What you need to do –
Pull out of the data below the stretch of lines bounded by the one containing "foot_end_panel();" and the one containing "bpy.context.scene.collection.objects.link(empty)", both bounds included, unchanged.

The records –
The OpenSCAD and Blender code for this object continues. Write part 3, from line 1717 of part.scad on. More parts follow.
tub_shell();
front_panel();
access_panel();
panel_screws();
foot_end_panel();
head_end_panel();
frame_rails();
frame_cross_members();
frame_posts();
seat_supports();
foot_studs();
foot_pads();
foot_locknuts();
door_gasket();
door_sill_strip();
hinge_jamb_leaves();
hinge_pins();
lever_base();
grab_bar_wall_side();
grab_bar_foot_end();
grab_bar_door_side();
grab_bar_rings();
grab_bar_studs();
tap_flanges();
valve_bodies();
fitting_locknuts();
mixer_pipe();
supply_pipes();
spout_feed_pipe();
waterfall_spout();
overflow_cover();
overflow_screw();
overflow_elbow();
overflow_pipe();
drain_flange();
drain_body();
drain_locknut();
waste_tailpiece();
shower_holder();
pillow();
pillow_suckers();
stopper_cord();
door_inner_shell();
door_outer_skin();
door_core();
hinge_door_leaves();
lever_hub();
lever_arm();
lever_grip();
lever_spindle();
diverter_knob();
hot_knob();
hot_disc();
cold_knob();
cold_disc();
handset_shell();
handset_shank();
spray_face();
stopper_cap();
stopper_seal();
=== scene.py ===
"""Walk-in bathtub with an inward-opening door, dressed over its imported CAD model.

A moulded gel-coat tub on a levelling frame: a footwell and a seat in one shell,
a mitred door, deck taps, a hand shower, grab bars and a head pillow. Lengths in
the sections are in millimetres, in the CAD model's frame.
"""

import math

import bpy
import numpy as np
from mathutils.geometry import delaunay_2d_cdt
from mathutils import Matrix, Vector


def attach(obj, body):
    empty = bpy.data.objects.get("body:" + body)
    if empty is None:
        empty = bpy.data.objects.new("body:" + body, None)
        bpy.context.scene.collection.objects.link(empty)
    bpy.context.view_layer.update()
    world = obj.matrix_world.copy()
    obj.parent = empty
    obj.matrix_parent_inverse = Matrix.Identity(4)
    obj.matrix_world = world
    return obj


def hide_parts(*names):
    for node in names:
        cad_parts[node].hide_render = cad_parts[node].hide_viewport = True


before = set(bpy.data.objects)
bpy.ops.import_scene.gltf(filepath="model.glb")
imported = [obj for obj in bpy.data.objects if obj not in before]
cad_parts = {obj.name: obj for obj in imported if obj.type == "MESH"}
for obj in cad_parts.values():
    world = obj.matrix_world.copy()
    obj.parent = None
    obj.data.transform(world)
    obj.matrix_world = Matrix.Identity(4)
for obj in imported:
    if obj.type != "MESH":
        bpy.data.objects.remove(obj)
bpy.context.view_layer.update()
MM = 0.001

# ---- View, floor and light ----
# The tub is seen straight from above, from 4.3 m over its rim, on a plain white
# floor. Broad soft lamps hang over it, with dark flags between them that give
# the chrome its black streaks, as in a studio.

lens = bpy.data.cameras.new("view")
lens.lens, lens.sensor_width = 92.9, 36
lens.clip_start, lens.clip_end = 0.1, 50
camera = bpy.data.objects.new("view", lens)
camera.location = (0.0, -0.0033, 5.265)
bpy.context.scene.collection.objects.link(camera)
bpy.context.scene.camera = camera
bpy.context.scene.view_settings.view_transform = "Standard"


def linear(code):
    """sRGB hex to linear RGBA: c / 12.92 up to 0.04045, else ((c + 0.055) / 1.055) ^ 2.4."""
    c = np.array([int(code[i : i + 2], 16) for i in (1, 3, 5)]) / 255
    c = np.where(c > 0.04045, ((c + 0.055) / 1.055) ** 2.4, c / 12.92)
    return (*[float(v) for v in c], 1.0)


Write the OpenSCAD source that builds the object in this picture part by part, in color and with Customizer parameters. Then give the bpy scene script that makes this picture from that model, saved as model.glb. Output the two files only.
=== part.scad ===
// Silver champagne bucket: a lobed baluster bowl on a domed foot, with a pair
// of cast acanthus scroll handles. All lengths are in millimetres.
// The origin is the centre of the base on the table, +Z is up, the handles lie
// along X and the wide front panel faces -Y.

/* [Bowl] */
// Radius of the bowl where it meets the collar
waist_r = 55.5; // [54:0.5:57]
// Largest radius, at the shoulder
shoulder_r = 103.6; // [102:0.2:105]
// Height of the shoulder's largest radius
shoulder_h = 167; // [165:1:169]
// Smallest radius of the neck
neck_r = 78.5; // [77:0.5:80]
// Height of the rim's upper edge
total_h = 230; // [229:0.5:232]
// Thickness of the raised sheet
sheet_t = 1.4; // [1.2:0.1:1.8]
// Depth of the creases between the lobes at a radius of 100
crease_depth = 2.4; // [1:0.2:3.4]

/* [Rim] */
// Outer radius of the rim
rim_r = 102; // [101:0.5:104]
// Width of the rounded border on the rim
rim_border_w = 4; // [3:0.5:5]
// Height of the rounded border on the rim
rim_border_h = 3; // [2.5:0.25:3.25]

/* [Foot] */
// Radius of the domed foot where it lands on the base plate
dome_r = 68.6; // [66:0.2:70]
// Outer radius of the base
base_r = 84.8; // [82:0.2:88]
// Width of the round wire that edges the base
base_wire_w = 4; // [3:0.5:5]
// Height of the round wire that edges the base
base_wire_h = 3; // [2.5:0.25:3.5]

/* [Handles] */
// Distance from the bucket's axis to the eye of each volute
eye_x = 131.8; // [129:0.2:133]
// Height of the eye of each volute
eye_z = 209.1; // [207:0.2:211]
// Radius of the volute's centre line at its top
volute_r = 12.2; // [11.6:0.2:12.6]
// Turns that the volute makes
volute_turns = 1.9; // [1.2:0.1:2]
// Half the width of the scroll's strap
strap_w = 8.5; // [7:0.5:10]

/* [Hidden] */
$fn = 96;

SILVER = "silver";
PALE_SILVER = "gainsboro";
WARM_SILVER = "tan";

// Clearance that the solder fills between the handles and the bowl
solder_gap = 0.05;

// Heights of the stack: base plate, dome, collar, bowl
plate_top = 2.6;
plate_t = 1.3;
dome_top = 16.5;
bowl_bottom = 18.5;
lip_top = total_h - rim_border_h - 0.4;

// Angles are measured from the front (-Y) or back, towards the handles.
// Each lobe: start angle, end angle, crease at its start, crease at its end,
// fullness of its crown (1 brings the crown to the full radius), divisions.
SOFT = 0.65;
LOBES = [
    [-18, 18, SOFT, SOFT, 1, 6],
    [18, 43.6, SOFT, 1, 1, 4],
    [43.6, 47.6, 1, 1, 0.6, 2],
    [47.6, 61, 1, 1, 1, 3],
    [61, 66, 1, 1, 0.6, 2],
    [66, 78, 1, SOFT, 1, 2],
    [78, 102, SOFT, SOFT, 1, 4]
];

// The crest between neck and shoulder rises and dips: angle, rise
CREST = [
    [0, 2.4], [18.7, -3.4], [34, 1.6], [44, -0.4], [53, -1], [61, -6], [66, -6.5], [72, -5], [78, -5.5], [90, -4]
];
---
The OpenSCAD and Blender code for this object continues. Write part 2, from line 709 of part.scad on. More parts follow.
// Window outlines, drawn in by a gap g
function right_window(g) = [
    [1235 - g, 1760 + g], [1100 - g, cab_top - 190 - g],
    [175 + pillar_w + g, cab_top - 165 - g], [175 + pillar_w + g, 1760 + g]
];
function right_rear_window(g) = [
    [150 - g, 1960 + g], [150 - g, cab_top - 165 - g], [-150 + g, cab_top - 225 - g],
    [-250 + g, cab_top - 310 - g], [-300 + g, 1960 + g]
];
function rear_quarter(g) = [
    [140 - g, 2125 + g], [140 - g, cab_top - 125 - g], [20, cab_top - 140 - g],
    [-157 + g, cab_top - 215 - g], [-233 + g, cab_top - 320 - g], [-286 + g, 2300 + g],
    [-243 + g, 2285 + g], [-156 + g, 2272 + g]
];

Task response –
foot_end_panel();
head_end_panel();
frame_rails();
frame_cross_members();
frame_posts();
seat_supports();
foot_studs();
foot_pads();
foot_locknuts();
door_gasket();
door_sill_strip();
hinge_jamb_leaves();
hinge_pins();
lever_base();
grab_bar_wall_side();
grab_bar_foot_end();
grab_bar_door_side();
grab_bar_rings();
grab_bar_studs();
tap_flanges();
valve_bodies();
fitting_locknuts();
mixer_pipe();
supply_pipes();
spout_feed_pipe();
waterfall_spout();
overflow_cover();
overflow_screw();
overflow_elbow();
overflow_pipe();
drain_flange();
drain_body();
drain_locknut();
waste_tailpiece();
shower_holder();
pillow();
pillow_suckers();
stopper_cord();
door_inner_shell();
door_outer_skin();
door_core();
hinge_door_leaves();
lever_hub();
lever_arm();
lever_grip();
lever_spindle();
diverter_knob();
hot_knob();
hot_disc();
cold_knob();
cold_disc();
handset_shell();
handset_shank();
spray_face();
stopper_cap();
stopper_seal();
=== scene.py ===
"""Walk-in bathtub with an inward-opening door, dressed over its imported CAD model.

A moulded gel-coat tub on a levelling frame: a footwell and a seat in one shell,
a mitred door, deck taps, a hand shower, grab bars and a head pillow. Lengths in
the sections are in millimetres, in the CAD model's frame.
"""

import math

import bpy
import numpy as np
from mathutils.geometry import delaunay_2d_cdt
from mathutils import Matrix, Vector


def attach(obj, body):
    empty = bpy.data.objects.get("body:" + body)
    if empty is None:
        empty = bpy.data.objects.new("body:" + body, None)
        bpy.context.scene.collection.objects.link(empty)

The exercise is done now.